With your one-release-a-month system, what are you currently working on and envisioning for the first quarter of 2022?

This month (Feb 2022) we’re releasing a collaborative single with fellow Melbourne producer Stickleback, aka Ben Heppel. Ben has been a mate for many years, we’ve done countless gigs together over the years and Ben would do our live sound and always made us sound great. We’ve done quite a few collaborative tracks over the years, but this is the first time we’ve done a joint single. Its called “Leonus”, and it is two dub techno tracks coming out on Tempest Recordings.

We’ve also done an interesting project with Minorarc, featured on the Untold – Blind album. Minorarc gave the loops from his new album “Untold” to a number of producers, but without any context, and told us to make a new song out of it. We did something, kind of trip hop, which is real departure from Minorarc’s sound. It’s called “Nascosto”.

We’ve also got a new song called “Yamakibo” on a new compilation album from US label Synchronos Recordings called “Cry Of The Kodama” (https://synchronos-recordings.bandcamp.com/track/arcane-trickster-yamabiko) which is on pre-release now, and out in a week or so.

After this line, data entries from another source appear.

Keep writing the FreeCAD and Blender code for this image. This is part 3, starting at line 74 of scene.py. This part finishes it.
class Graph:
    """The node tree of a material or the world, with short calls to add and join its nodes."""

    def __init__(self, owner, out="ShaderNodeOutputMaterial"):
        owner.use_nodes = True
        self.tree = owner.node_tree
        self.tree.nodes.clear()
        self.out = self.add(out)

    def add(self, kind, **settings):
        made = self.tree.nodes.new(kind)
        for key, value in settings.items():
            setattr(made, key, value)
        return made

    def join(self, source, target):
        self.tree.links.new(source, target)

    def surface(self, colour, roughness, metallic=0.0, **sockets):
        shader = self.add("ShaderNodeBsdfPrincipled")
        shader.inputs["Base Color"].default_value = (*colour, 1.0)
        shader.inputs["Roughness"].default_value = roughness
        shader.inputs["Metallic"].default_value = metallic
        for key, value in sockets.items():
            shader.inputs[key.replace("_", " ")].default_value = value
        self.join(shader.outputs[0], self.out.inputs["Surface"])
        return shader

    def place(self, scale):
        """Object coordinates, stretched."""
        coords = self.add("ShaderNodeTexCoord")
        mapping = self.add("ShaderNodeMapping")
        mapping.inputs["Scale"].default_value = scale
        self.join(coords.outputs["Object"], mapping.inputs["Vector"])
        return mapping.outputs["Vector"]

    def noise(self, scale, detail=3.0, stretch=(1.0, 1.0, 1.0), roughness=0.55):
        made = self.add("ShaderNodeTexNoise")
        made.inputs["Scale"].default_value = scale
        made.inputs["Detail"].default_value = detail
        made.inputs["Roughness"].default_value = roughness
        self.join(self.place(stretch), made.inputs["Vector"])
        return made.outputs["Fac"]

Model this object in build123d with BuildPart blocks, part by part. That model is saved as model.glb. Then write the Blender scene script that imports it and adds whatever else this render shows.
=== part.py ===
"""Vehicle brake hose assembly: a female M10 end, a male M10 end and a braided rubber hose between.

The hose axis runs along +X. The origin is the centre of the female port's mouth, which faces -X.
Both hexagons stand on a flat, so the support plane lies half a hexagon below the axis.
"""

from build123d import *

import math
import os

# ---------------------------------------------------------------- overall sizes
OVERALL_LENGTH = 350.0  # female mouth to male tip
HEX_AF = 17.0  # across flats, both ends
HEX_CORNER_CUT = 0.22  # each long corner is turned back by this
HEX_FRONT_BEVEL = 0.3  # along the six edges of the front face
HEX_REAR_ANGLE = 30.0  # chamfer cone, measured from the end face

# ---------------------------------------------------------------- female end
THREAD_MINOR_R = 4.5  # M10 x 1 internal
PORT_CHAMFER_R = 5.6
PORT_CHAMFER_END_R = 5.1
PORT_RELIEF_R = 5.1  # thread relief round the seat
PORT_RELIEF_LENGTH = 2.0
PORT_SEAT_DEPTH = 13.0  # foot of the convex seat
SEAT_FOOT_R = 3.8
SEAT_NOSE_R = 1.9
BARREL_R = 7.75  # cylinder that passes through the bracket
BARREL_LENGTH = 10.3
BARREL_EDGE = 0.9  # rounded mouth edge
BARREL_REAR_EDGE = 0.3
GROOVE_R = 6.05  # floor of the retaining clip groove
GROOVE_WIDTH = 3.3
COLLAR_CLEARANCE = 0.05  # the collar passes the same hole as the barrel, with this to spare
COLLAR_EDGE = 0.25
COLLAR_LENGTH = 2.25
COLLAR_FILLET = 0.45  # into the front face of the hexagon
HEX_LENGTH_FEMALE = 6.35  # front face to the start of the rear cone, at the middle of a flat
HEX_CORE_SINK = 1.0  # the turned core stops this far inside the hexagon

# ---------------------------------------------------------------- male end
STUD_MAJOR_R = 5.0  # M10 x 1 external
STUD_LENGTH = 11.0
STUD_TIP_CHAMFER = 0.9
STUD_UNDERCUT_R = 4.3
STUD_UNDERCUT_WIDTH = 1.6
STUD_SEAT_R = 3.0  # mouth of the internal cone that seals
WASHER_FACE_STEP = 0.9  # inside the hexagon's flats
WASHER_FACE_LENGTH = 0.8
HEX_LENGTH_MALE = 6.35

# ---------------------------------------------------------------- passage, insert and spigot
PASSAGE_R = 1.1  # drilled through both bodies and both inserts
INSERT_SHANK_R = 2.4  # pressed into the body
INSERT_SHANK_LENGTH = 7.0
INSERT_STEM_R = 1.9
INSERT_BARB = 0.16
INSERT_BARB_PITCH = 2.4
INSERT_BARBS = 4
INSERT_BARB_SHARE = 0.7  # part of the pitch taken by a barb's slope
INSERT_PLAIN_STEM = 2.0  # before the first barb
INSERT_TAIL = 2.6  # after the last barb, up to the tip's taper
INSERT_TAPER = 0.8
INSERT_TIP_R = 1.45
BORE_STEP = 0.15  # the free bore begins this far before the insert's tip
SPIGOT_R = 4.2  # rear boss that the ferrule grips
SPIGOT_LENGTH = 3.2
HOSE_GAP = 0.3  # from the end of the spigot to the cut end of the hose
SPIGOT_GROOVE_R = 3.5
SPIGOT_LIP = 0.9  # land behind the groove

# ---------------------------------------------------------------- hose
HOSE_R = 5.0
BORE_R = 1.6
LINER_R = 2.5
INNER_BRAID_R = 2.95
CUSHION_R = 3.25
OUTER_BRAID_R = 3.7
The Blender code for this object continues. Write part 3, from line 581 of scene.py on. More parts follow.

For March we’ve got a collaborative single with Side Liner (Nick Miamis) called “Lares Augusti” which is coming out on Greek Chill Out label Cosmicleaf Records. Nick is another old mate, he’s really one of the leading producers in the psychill scene and very talented. We’ve done a few collaborations with him before, but this is the first one in a few years, and also the first time we’ve done a single together. We also have a new song called “Alaunus” on the next compilation from Relaxation Sphere.

There’s a few more projects in the works from April onwards, a collaborative single with Canadian industrial band The Databats, which we are just putting the finishing touches on right now, and we’re working collaborations with Chilean psychill artist Oseas and another Melbournian friend Garagee at the moment, as well as some more material that’s just us.